• _STORED DATA_:
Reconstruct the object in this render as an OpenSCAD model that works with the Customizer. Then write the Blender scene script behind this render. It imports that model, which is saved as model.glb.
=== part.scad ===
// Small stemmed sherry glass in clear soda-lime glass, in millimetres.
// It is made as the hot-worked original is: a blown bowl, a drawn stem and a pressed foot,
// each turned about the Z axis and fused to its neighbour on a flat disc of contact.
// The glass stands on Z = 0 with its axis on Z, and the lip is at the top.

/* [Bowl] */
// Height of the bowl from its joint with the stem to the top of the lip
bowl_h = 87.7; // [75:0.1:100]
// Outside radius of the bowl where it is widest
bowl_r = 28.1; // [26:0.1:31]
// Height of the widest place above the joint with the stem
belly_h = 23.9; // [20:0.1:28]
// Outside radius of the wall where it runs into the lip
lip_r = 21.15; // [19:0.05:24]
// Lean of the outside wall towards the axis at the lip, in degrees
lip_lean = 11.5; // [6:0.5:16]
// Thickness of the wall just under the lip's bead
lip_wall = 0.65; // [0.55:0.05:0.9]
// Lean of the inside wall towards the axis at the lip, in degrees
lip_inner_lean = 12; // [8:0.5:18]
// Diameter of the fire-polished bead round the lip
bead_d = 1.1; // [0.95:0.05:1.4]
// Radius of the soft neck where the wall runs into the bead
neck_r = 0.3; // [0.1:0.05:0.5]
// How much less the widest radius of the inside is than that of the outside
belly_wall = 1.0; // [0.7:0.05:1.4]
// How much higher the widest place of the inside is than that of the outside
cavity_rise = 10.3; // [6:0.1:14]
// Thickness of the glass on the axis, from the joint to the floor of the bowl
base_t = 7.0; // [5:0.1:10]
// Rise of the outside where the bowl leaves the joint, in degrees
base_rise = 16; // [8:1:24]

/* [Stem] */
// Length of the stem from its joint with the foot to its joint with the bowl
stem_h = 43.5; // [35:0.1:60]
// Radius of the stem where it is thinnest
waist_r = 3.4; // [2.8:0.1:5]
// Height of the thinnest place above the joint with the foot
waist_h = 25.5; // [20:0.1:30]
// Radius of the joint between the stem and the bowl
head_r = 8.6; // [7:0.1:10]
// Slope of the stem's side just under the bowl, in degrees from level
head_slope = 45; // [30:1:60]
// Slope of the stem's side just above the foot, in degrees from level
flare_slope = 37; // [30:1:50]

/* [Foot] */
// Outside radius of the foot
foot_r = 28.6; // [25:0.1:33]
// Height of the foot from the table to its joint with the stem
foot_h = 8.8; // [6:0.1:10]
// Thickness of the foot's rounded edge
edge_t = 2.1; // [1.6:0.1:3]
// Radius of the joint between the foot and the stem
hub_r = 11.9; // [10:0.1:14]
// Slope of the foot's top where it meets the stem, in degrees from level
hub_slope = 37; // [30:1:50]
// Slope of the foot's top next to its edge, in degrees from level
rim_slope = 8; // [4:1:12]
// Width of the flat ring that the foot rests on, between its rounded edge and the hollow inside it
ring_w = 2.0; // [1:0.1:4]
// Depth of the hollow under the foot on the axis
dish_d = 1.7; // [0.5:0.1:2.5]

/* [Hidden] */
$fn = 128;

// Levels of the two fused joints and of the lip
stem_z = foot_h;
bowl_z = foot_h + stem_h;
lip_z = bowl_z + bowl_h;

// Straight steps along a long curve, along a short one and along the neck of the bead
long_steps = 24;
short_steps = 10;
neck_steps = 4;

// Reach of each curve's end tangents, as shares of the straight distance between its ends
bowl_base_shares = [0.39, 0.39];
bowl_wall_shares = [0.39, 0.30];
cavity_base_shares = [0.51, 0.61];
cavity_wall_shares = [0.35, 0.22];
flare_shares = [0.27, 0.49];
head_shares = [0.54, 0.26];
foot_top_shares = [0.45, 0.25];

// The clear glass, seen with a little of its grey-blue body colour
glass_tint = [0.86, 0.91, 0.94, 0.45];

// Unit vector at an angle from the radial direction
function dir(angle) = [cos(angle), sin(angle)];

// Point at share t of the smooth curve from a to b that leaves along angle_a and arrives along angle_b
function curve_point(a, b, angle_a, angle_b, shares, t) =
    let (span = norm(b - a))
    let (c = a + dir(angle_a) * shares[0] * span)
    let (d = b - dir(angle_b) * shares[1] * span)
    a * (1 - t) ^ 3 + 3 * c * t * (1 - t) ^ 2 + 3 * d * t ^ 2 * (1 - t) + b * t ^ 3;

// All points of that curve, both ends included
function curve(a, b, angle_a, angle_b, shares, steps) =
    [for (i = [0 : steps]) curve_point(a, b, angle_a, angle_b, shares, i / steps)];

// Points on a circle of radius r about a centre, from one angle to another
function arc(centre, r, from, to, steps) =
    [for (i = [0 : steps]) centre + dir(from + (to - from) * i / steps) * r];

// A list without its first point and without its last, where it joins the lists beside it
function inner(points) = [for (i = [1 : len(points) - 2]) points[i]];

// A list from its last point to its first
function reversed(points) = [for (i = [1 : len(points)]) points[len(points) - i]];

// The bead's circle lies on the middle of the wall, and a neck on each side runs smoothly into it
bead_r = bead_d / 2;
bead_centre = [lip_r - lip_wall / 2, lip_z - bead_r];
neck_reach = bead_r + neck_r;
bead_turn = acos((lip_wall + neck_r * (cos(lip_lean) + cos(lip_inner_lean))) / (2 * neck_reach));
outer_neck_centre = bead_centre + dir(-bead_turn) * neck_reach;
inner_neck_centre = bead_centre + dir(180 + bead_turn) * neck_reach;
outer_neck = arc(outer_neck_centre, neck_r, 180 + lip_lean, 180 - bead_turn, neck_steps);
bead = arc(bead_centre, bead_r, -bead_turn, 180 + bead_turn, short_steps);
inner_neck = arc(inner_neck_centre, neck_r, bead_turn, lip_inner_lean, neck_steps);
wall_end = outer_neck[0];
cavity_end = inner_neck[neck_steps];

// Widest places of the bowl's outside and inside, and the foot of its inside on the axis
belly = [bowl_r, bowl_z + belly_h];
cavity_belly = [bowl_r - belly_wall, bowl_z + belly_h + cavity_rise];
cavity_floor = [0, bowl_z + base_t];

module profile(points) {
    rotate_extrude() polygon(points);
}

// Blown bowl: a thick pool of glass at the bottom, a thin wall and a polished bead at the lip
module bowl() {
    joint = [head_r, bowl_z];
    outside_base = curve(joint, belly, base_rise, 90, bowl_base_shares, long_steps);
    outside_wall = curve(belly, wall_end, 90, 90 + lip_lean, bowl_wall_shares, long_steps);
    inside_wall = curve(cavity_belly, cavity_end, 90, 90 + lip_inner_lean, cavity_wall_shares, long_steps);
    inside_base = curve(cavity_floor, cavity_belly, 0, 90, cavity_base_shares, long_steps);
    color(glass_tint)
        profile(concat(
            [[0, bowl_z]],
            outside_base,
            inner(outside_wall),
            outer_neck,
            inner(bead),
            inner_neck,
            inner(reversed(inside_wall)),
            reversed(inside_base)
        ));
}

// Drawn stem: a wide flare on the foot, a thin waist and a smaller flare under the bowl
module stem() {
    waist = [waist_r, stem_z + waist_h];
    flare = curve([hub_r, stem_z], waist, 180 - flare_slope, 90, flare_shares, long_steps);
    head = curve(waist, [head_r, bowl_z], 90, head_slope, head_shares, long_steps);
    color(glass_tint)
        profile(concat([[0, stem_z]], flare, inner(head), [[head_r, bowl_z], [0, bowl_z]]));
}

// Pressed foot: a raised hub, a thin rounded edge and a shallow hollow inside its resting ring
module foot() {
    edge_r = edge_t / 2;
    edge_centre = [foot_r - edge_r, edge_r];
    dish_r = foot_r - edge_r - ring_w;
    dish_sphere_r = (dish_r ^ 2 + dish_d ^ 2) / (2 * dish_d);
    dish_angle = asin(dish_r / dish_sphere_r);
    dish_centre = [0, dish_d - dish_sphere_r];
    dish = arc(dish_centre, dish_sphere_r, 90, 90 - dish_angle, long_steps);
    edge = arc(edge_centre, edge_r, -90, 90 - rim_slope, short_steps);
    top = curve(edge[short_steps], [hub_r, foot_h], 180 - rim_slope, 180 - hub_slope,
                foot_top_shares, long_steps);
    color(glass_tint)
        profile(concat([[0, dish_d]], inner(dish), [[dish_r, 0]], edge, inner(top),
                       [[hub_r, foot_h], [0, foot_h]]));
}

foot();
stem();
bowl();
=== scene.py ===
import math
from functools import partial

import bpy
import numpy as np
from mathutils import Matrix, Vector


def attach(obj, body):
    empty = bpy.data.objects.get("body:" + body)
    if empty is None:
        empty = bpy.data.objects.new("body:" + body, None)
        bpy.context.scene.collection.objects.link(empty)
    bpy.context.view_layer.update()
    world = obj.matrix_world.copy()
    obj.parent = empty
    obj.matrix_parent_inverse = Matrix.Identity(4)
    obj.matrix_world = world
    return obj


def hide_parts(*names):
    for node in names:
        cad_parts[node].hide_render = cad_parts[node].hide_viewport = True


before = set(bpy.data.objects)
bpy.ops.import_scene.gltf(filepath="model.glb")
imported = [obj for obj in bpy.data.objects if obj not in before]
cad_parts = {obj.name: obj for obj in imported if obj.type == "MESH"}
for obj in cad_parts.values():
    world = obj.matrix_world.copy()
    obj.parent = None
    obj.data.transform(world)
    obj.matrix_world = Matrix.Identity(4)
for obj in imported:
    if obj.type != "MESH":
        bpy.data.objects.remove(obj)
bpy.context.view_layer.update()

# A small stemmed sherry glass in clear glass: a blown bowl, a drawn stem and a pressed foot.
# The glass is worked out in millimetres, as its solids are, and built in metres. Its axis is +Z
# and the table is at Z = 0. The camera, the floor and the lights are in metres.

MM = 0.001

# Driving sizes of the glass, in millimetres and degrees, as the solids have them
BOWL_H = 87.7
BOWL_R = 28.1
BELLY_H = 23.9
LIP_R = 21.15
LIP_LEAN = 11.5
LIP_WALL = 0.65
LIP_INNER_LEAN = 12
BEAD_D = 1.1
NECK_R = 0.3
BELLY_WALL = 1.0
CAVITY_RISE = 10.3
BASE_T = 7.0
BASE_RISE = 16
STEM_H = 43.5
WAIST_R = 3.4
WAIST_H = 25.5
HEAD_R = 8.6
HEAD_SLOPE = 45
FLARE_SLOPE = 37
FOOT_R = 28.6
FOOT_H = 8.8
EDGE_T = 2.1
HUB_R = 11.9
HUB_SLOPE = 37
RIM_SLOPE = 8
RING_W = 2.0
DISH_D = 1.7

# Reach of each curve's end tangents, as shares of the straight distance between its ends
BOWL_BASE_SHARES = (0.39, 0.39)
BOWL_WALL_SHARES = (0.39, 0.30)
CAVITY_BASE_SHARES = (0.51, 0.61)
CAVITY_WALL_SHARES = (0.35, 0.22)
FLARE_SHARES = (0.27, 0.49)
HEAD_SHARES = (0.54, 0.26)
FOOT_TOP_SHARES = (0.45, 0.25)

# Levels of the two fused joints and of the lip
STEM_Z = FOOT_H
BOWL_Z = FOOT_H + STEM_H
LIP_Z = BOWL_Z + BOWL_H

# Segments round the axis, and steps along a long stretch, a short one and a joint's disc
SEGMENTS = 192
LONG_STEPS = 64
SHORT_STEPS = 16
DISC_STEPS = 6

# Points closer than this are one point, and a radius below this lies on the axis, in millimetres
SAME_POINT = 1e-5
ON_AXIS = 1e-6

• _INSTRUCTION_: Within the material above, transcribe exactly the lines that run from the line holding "flare under the bowl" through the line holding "obj.data.transform(world)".

• _RESULT FOR THIS EXERCISE_:
// Drawn stem: a wide flare on the foot, a thin waist and a smaller flare under the bowl
module stem() {
    waist = [waist_r, stem_z + waist_h];
    flare = curve([hub_r, stem_z], waist, 180 - flare_slope, 90, flare_shares, long_steps);
    head = curve(waist, [head_r, bowl_z], 90, head_slope, head_shares, long_steps);
    color(glass_tint)
        profile(concat([[0, stem_z]], flare, inner(head), [[head_r, bowl_z], [0, bowl_z]]));
}

// Pressed foot: a raised hub, a thin rounded edge and a shallow hollow inside its resting ring
module foot() {
    edge_r = edge_t / 2;
    edge_centre = [foot_r - edge_r, edge_r];
    dish_r = foot_r - edge_r - ring_w;
    dish_sphere_r = (dish_r ^ 2 + dish_d ^ 2) / (2 * dish_d);
    dish_angle = asin(dish_r / dish_sphere_r);
    dish_centre = [0, dish_d - dish_sphere_r];
    dish = arc(dish_centre, dish_sphere_r, 90, 90 - dish_angle, long_steps);
    edge = arc(edge_centre, edge_r, -90, 90 - rim_slope, short_steps);
    top = curve(edge[short_steps], [hub_r, foot_h], 180 - rim_slope, 180 - hub_slope,
                foot_top_shares, long_steps);
    color(glass_tint)
        profile(concat([[0, dish_d]], inner(dish), [[dish_r, 0]], edge, inner(top),
                       [[hub_r, foot_h], [0, foot_h]]));
}

foot();
stem();
bowl();
=== scene.py ===
import math
from functools import partial

import bpy
import numpy as np
from mathutils import Matrix, Vector


def attach(obj, body):
    empty = bpy.data.objects.get("body:" + body)
    if empty is None:
        empty = bpy.data.objects.new("body:" + body, None)
        bpy.context.scene.collection.objects.link(empty)
    bpy.context.view_layer.update()
    world = obj.matrix_world.copy()
    obj.parent = empty
    obj.matrix_parent_inverse = Matrix.Identity(4)
    obj.matrix_world = world
    return obj


def hide_parts(*names):
    for node in names:
        cad_parts[node].hide_render = cad_parts[node].hide_viewport = True


before = set(bpy.data.objects)
bpy.ops.import_scene.gltf(filepath="model.glb")
imported = [obj for obj in bpy.data.objects if obj not in before]
cad_parts = {obj.name: obj for obj in imported if obj.type == "MESH"}
for obj in cad_parts.values():
    world = obj.matrix_world.copy()
    obj.parent = None
    obj.data.transform(world)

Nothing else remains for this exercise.